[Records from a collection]
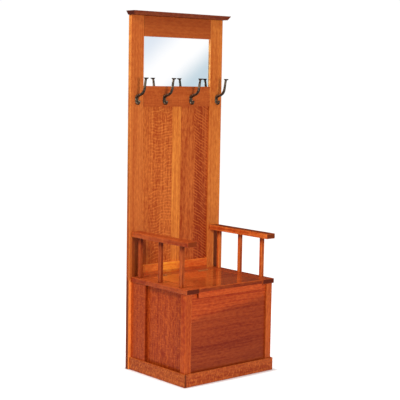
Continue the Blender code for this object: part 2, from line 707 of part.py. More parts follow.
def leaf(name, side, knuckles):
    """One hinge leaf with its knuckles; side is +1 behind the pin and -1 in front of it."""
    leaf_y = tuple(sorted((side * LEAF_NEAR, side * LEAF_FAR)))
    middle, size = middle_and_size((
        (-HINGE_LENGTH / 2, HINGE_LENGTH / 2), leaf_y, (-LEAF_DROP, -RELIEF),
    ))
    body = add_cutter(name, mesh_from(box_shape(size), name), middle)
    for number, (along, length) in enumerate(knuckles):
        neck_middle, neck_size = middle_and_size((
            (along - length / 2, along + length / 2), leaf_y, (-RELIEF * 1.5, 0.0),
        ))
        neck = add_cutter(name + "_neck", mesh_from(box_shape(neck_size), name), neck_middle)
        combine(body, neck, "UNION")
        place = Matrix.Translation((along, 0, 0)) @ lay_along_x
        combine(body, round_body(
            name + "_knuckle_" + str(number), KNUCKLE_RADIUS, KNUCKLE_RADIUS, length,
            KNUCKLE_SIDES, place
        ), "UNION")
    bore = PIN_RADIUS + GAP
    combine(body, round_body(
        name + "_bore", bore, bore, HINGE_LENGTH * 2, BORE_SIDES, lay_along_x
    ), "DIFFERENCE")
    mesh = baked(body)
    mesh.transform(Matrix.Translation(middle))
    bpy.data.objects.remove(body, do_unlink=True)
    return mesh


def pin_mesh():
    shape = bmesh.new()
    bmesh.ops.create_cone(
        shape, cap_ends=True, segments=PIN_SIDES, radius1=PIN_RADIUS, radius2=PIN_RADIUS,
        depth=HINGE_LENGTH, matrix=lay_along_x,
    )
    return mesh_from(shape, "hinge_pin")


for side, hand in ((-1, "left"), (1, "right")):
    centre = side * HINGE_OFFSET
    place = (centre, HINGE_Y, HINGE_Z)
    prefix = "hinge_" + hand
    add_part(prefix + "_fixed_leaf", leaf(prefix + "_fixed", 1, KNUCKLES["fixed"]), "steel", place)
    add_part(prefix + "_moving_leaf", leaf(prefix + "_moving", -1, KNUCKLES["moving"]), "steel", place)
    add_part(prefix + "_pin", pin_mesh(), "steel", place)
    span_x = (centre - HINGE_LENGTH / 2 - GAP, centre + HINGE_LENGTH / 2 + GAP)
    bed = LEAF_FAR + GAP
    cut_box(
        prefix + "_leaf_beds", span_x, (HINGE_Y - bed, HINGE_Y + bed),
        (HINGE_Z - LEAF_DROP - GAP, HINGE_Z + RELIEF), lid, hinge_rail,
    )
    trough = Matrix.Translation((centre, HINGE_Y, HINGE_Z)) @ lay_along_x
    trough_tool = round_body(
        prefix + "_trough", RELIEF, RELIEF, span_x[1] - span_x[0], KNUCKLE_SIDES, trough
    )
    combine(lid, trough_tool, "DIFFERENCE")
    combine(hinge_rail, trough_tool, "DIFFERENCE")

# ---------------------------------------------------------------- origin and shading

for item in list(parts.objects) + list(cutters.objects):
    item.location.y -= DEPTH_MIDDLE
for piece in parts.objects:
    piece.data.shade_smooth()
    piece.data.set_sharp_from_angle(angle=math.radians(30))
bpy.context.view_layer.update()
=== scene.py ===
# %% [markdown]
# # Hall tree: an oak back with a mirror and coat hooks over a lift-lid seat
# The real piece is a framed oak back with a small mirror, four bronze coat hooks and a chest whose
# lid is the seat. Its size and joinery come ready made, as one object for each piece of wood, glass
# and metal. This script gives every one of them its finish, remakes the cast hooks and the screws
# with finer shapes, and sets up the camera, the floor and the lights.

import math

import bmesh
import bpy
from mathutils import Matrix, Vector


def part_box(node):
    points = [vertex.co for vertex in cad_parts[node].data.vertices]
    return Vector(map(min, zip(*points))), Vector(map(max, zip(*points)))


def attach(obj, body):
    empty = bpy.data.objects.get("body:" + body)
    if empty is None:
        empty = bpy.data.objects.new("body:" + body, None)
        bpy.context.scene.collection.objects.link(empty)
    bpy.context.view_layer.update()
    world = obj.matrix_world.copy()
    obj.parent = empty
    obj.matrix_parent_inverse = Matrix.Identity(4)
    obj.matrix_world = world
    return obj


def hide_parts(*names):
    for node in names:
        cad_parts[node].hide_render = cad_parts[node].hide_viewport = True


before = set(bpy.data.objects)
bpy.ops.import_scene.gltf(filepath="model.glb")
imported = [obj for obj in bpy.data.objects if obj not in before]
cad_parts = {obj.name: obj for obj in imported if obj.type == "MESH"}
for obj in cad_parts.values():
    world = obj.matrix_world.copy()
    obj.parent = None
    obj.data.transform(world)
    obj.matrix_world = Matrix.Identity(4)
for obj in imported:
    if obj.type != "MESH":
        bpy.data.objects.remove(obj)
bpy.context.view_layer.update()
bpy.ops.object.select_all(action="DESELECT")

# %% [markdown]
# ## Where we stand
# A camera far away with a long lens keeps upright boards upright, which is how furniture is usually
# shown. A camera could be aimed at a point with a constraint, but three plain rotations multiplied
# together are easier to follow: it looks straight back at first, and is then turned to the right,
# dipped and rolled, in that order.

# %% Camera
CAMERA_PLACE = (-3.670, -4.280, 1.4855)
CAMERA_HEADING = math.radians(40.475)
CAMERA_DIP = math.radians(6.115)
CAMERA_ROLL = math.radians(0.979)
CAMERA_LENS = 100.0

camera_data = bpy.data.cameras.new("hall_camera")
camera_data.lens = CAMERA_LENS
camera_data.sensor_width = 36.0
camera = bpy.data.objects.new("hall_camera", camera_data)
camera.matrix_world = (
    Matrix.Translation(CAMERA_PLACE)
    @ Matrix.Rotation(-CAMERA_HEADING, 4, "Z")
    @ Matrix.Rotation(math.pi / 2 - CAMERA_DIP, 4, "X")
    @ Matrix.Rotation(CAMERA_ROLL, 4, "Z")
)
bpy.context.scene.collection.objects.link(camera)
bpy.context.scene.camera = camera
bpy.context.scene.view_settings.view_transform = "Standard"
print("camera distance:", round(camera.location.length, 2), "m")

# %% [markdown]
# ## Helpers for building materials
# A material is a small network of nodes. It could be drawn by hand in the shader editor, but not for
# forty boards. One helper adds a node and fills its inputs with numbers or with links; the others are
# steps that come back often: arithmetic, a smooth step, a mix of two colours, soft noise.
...
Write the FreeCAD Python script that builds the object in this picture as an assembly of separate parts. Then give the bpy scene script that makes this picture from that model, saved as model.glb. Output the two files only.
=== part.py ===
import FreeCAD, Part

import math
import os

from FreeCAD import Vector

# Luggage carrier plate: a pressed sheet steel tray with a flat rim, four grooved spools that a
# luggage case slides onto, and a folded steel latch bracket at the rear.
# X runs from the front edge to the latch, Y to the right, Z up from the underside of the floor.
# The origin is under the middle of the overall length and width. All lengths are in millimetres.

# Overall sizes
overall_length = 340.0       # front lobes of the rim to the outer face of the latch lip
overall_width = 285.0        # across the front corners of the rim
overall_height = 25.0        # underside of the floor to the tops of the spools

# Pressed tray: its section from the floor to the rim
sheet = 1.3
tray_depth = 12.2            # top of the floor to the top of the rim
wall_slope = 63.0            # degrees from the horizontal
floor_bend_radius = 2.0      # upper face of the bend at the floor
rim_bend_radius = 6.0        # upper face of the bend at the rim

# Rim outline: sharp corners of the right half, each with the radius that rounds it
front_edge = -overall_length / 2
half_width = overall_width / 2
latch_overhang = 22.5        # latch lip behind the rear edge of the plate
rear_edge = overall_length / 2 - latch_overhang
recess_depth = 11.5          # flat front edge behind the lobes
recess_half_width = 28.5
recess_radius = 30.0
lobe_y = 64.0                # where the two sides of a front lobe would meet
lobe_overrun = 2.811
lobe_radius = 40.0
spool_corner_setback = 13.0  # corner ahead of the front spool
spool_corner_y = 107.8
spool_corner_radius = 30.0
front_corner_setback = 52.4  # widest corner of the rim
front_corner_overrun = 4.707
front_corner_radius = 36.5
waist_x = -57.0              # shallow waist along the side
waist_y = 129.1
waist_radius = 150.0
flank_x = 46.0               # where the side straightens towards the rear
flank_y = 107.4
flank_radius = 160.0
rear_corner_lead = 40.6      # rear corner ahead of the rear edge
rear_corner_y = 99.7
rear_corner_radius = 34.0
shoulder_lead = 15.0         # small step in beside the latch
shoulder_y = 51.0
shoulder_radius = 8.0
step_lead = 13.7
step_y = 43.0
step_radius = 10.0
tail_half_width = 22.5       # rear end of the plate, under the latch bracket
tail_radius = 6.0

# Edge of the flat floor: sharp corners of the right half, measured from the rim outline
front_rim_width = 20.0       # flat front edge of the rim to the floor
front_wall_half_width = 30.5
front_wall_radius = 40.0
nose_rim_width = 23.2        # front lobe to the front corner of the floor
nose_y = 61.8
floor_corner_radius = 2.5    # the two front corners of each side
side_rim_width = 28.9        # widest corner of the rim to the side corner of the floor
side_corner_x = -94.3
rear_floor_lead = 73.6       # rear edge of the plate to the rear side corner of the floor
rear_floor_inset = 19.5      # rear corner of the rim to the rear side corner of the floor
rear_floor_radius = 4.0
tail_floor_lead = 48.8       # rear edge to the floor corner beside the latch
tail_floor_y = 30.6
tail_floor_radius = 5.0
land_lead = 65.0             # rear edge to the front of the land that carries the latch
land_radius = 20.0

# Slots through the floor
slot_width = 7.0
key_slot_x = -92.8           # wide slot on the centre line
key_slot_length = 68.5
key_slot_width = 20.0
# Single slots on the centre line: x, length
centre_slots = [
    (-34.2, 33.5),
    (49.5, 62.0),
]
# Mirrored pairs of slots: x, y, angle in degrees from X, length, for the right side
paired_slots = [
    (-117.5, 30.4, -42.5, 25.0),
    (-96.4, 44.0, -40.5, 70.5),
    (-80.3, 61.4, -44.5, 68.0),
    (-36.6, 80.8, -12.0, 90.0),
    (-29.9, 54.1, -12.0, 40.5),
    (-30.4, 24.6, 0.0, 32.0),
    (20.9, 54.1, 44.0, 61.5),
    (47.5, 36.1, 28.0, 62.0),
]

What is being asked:
Copy out only the lines above from the one with "origin and shading" to the one with "points = [vertex.co", inclusive, exactly as they stand.

The reply:
# ---------------------------------------------------------------- origin and shading

for item in list(parts.objects) + list(cutters.objects):
    item.location.y -= DEPTH_MIDDLE
for piece in parts.objects:
    piece.data.shade_smooth()
    piece.data.set_sharp_from_angle(angle=math.radians(30))
bpy.context.view_layer.update()
=== scene.py ===
# %% [markdown]
# # Hall tree: an oak back with a mirror and coat hooks over a lift-lid seat
# The real piece is a framed oak back with a small mirror, four bronze coat hooks and a chest whose
# lid is the seat. Its size and joinery come ready made, as one object for each piece of wood, glass
# and metal. This script gives every one of them its finish, remakes the cast hooks and the screws
# with finer shapes, and sets up the camera, the floor and the lights.

import math

import bmesh
import bpy
from mathutils import Matrix, Vector


def part_box(node):
    points = [vertex.co for vertex in cad_parts[node].data.vertices]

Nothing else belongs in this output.